Modeling of a Low Cost Thermal Energy Storage System to Enhance Generation From Small Hydropower Systems

Undeveloped small hydropower generation sites are abundant throughout the water conveyance infrastructure and natural rivers in the United States. Due to its small scale, micro-hydro development requires substantial upfront capital costs, maintenance and operation costs for customized engineering and construction. The significant investments required for developing small hydropower are inhibiting for utilities, residential and commercial users to adopt. An inexpensive energy storage system and a well-designed power controls system can be integrated with small hydropower sites to increase its cost-effectiveness and reliability. This paper introduces the concept of storing low-power generated from small hydro turbines during long off-peak periods and dispatching at high-power as grid-quality electricity during peak periods. The use of an ultra-low cost thermal energy storage (ULCTES) system is examined.
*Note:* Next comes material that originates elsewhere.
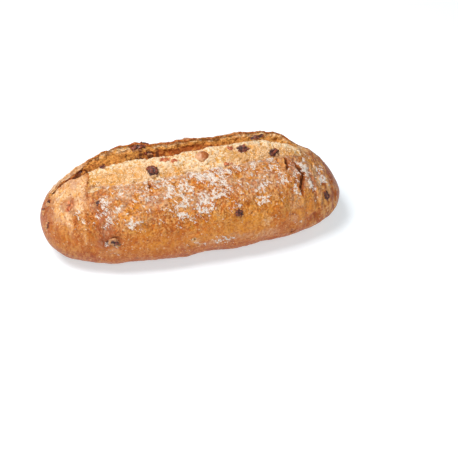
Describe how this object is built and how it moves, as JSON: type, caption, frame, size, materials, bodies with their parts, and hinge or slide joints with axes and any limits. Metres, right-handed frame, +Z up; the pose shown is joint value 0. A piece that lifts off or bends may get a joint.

Boosting the power output for small hydro generation allows commercial users to avoid significant demand charges during operation, making small hydro an attractive cost saving strategy and therefore breaking down the cost barrier. The ULCTES operates much like a bulk power production unit and a peaker plant, in which it is capable of dispatching constant power over a long period during peak periods when conventional sources are unavailable. Improvements in system reliability and economic value are evaluated using microgrid optimization software HOMER Energy. In particular, two cases are studied with variations in types of end users and energy management goals. Energy costs savings, demand charges savings and renewable energy penetration are determined. Distributed energy storage systems are shown to reduce energy costs and increase the renewable energy penetration for commercial users. With ULCTES, microgrids have the flexibility to manage fluctuating renewable energy generation as well as respond to rapidly changing loads on a daily basis. A larger hydroelectricity system is shown to be more feasible with distributed energy storage systems for isolated users without any connection to the grid.